>> begin DATA SHOWN
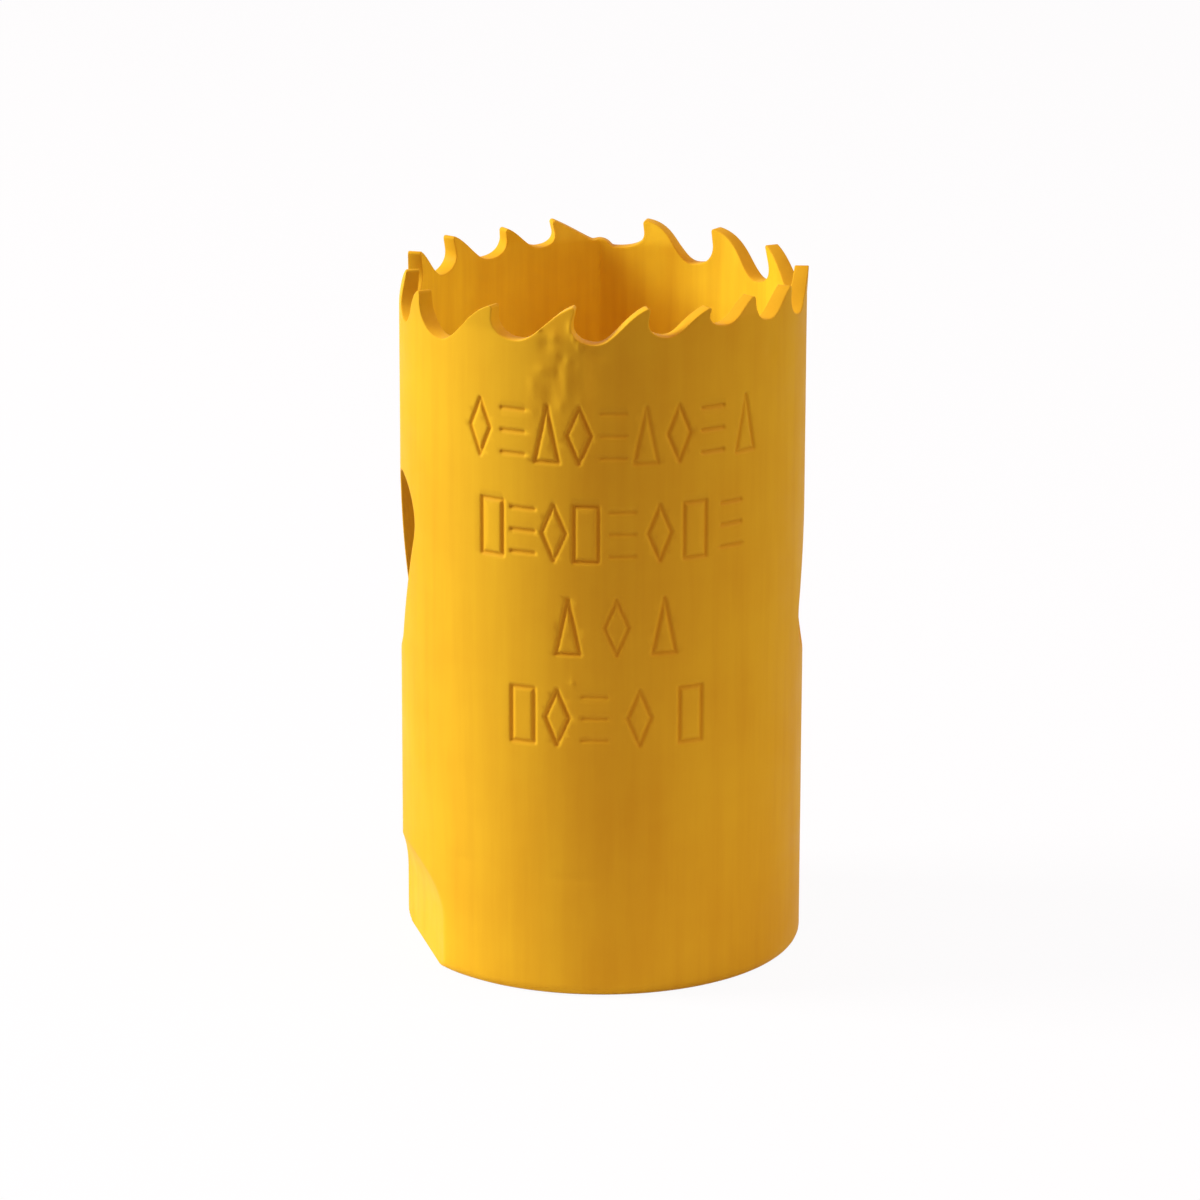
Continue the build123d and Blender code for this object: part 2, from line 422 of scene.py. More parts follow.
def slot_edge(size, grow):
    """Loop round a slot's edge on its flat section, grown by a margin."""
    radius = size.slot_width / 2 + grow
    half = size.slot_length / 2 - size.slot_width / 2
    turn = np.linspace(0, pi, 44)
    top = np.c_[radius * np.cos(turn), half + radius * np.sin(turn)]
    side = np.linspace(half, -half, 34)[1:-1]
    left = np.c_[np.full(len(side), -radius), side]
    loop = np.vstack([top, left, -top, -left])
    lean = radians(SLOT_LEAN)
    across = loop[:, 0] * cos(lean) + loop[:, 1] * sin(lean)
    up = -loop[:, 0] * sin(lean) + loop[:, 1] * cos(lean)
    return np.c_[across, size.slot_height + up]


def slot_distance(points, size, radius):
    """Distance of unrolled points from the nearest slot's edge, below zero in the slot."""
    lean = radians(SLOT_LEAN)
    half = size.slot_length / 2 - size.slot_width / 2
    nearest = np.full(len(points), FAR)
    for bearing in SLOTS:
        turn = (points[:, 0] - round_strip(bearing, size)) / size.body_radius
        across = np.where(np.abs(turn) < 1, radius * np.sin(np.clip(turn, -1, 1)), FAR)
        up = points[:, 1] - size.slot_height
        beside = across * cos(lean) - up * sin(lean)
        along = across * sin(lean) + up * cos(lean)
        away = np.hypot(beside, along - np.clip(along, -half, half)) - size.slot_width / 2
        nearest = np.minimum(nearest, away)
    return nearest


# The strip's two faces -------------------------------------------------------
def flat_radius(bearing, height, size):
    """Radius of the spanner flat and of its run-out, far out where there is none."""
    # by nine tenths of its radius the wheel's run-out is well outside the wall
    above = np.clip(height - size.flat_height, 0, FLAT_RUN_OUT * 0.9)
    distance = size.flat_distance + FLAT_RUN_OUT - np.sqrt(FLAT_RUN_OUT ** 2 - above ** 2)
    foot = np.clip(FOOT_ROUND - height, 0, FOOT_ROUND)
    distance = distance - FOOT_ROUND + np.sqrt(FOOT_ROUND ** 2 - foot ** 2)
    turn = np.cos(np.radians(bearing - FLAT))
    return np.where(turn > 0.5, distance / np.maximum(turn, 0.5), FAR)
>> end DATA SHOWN
## TASK BRIEF
Repeat the material word for word, in full.

## REPLY
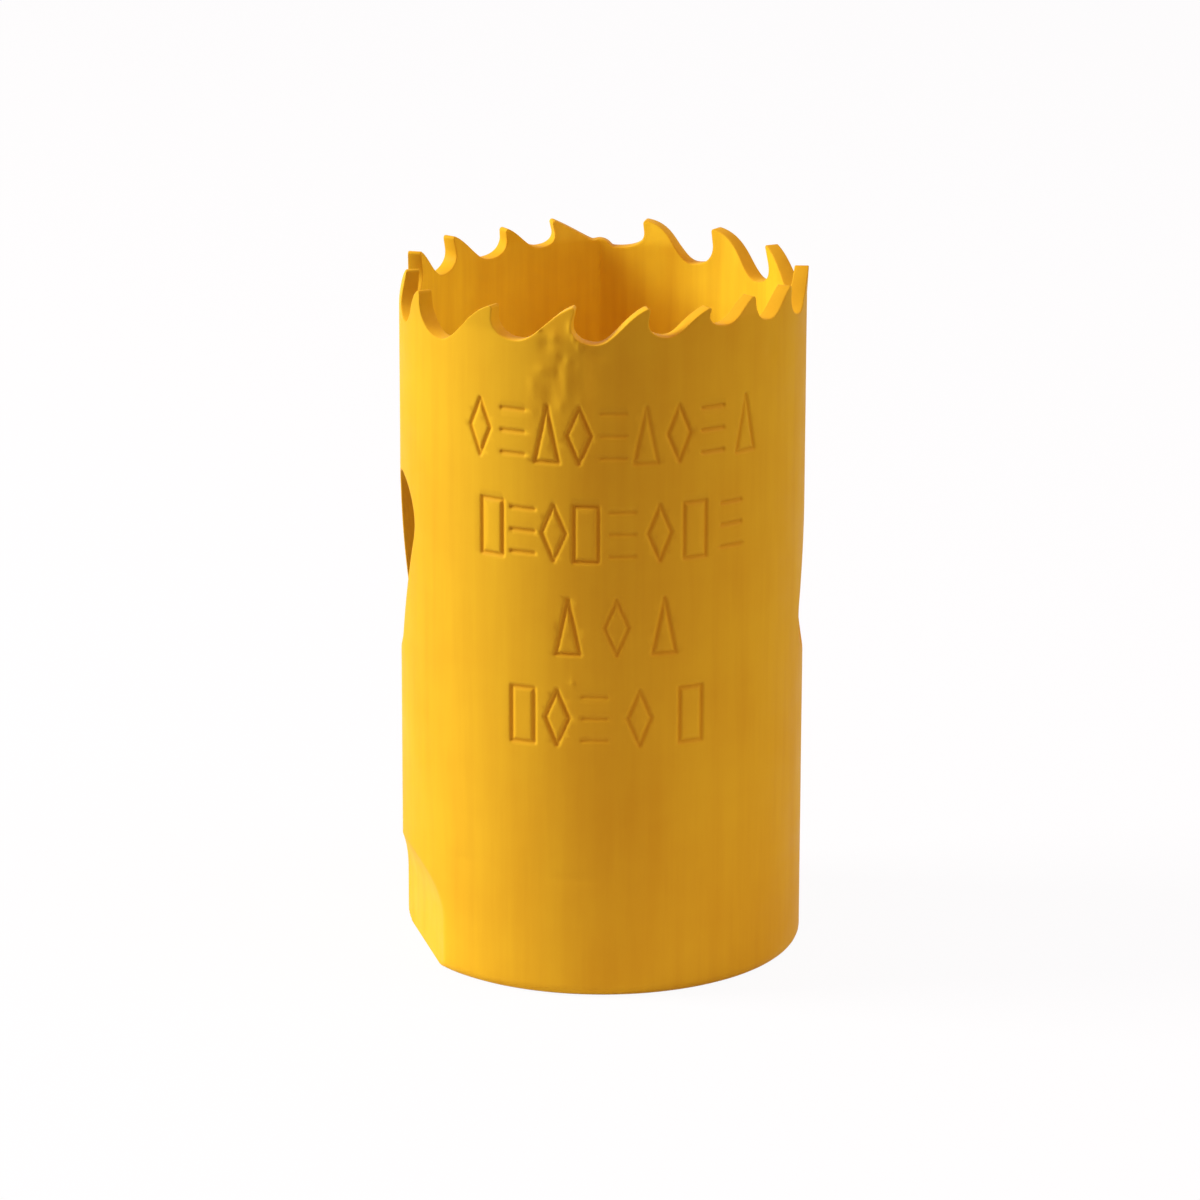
Continue the build123d and Blender code for this object: part 2, from line 422 of scene.py. More parts follow.
def slot_edge(size, grow):
    """Loop round a slot's edge on its flat section, grown by a margin."""
    radius = size.slot_width / 2 + grow
    half = size.slot_length / 2 - size.slot_width / 2
    turn = np.linspace(0, pi, 44)
    top = np.c_[radius * np.cos(turn), half + radius * np.sin(turn)]
    side = np.linspace(half, -half, 34)[1:-1]
    left = np.c_[np.full(len(side), -radius), side]
    loop = np.vstack([top, left, -top, -left])
    lean = radians(SLOT_LEAN)
    across = loop[:, 0] * cos(lean) + loop[:, 1] * sin(lean)
    up = -loop[:, 0] * sin(lean) + loop[:, 1] * cos(lean)
    return np.c_[across, size.slot_height + up]


def slot_distance(points, size, radius):
    """Distance of unrolled points from the nearest slot's edge, below zero in the slot."""
    lean = radians(SLOT_LEAN)
    half = size.slot_length / 2 - size.slot_width / 2
    nearest = np.full(len(points), FAR)
    for bearing in SLOTS:
        turn = (points[:, 0] - round_strip(bearing, size)) / size.body_radius
        across = np.where(np.abs(turn) < 1, radius * np.sin(np.clip(turn, -1, 1)), FAR)
        up = points[:, 1] - size.slot_height
        beside = across * cos(lean) - up * sin(lean)
        along = across * sin(lean) + up * cos(lean)
        away = np.hypot(beside, along - np.clip(along, -half, half)) - size.slot_width / 2
        nearest = np.minimum(nearest, away)
    return nearest


# The strip's two faces -------------------------------------------------------
def flat_radius(bearing, height, size):
    """Radius of the spanner flat and of its run-out, far out where there is none."""
    # by nine tenths of its radius the wheel's run-out is well outside the wall
    above = np.clip(height - size.flat_height, 0, FLAT_RUN_OUT * 0.9)
    distance = size.flat_distance + FLAT_RUN_OUT - np.sqrt(FLAT_RUN_OUT ** 2 - above ** 2)
    foot = np.clip(FOOT_ROUND - height, 0, FOOT_ROUND)
    distance = distance - FOOT_ROUND + np.sqrt(FOOT_ROUND ** 2 - foot ** 2)
    turn = np.cos(np.radians(bearing - FLAT))
    return np.where(turn > 0.5, distance / np.maximum(turn, 0.5), FAR)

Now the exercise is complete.